The Czech Republic is going through a heat wave at the moment culminating on Monday with temperatures of up to 36 degrees Celsius. This is caused by an inflow of hot air from Africa which increases temperatures by 3 to 4 degrees, a climatologist said. With 36 degrees measured at Prague's weather station Klementinum, a temperature record set in 1928 was broken on Monday afternoon. The heat wave is expected to end towards the end of the week and over the weekend.
An amendment to the lottery bill which is being prepared by the Czech finance ministry seeks to reduce the number of gambling machines by up to one third, TV Nova has reported. Municipalities will no longer have the authority to permit the use of the machines but instead will be able to ban all gambling on their territories. Gambling machine operators will have to apply to the ministry for the permission. In the Czech Republic, about 56,000 of these machines are currently in use; last year, a record of over CZK 50 billion (USD 2.5 billion) was spent on them.
The Czech Republic will ask the EU to cover half of the expenses on combating bird flu in eastern Bohemia, Agriculture Minister Petr Gandalovic has said in Brussels. Gandalovic claimed the Czech Republic is entitled to the refund of about CZK 15 million.
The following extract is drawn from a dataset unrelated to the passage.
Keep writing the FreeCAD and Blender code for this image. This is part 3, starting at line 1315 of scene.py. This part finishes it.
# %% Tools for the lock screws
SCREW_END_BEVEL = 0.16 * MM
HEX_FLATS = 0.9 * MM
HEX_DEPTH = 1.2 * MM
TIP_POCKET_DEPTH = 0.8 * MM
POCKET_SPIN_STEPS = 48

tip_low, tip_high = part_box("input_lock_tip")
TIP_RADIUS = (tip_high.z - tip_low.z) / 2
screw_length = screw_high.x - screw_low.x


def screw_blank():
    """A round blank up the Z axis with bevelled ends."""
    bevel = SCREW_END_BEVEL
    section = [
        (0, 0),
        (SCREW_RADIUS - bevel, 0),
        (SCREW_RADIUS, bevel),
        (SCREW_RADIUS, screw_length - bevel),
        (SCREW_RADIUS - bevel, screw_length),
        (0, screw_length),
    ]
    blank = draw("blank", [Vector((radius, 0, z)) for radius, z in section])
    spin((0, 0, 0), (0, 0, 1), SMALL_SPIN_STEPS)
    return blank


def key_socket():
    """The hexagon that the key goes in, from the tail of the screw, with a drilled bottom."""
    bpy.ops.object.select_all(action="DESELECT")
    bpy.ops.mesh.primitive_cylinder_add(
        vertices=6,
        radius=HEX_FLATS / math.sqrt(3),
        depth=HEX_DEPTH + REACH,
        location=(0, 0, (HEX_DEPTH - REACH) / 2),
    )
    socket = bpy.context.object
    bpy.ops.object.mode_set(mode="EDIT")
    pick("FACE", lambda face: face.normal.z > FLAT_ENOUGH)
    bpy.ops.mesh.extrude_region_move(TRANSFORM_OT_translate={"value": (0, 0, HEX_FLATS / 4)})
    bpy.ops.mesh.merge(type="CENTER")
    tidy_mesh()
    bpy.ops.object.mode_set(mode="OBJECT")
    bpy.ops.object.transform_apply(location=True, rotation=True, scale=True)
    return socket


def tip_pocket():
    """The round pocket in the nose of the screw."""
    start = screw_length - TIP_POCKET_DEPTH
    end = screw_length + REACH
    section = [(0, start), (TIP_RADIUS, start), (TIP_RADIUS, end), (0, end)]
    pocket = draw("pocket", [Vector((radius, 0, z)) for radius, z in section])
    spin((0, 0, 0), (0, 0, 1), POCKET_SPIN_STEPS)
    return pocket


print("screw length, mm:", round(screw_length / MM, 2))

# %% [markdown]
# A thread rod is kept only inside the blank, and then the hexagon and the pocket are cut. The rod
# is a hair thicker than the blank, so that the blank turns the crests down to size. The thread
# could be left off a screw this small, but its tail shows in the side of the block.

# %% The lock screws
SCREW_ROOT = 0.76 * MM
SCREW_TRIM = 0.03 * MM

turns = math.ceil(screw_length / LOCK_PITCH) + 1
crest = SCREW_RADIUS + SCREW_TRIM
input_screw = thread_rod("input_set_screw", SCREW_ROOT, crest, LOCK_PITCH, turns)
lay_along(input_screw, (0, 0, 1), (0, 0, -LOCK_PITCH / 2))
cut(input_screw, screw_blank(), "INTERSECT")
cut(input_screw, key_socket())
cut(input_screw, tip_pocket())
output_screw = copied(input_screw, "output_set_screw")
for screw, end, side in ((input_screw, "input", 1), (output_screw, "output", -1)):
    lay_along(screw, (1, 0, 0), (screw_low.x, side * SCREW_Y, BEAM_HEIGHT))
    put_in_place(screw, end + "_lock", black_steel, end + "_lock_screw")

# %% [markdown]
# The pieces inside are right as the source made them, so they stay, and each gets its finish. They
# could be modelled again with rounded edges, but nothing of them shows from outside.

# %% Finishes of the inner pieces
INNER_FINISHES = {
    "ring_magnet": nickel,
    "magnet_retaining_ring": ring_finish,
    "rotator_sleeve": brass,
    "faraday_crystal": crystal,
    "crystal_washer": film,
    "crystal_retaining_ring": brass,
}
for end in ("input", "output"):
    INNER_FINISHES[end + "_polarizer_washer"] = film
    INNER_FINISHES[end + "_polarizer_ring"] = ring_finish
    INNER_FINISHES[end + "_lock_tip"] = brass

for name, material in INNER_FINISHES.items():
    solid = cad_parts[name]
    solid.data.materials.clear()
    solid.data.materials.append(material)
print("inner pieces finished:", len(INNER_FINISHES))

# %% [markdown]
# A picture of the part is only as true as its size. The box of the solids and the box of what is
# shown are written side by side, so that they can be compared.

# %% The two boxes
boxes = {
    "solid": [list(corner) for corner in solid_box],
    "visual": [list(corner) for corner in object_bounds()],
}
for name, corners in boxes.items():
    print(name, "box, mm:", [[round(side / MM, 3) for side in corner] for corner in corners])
According to Minister Gandalovic, Czechs will not ask for any more assistance unless European countries start closing their markets for the Czech chicken.
Daniel Dvorak has been appointed the new director of the National Theatre in Brno. He was named by the Brno City Hall and will assume the post in August. Dvorak was the head of the Prague's National Theatre for four years before being dismissed by the minister of culture last September which raised much criticism among theatre experts. The National Theatre in Brno, founded in 1884, has three venues in Brno and works with a budget of CZK 270 million (over USD 13 million). Dvorak previously said that this is far from enough.
The June visit to the Czech Republic by U.S. president Bush cost the Czech army and police forces nearly CZK 30 million, or USD 1.5 million, the Czech Television has said, making it the most expensive official visit ever. Most of the amount, about 20 million, was spent on flights by four Czech military aircraft in the sky over Prague, while the rest was used to guarantee Mr Bush's security on the ground. A defence ministry spokesperson said that money was paid by the ministry's training budget, and would have been spent anyway.
The Prague football club Viktoria Zizkov which will play in the first division in the coming season will play their home matches at the usual 10:15 on Sunday mornings following a long standing tradition. Other clubs refused to accept this at their session in June, but Viktoria have managed to convince the other teams that kicking off early on Sundays will make it easier for the other three first division clubs based in Prague.
The Czech veterinary authorities, aided by the police, are looking for a person who might be spreading the bird flu in the Pardubice region in eastern Bohemia. They suspect that someone could have visited the two farms where the H5N1 strain of the bird flue first appeared in June, soiled his or her shoes with the birds' droppings and infected another two farms in the area, a veterinary authority spokesperson said. The person might be a careless vet or a maintenance man, he said.
The attitude of the Czech Republic to the payments for the Libyan families of HIV-positive children is "reserved", according to a Foreign Ministry spokesperson. Libya claims the children were infected by five Bulgarian nurses and a Palestinian doctor who have been held in custody for eight years and sentenced to death. Libya came up with a proposal according to which four Europeans countries, including the Czech Republic, should drop their debt claims, which may make the Lybian Supreme Court change the sentences and let the foreign medics serve jail time instead. According to the ministry spokesperson, the Czech Republic wants to participate in humanitarian aid programmes that have no connection with the cause.
Transparency International is looking into suspicious commissioning of small public orders by officials of the Czech Finance Ministry, the Czech Business Weekly reports. The Ministry of Finance has been contracting companies to remove environmental burdens but Transparency International found out that some of these companies establish subsidiaries to be able to participate in several commissions at once. A ministry spokesperson denied the accusations and said that the Supreme Auditing Office had not come across any suspicious orders.
About 30 people who were later arrested for being involved in terrorist activities had visited the Czech Republic in the last two years, the weekly Respekt reports. Quoting information from the police and the BIS, the Czech intelligence service, the weekly says Czech security experts only learnt about this after the persons were arrested elsewhere. The police and the intelligence service believe that possible meetings of terrorists in the Czech Republic suggest no terrorist attack is planned in the country. However, U.S. authorities have not denied a report by ABC television earlier this month that Prague was a terrorist target along with Glasgow. Security measures for some sensitive buildings, such as the Radio Free Europe headquarters, have been tightened as a result.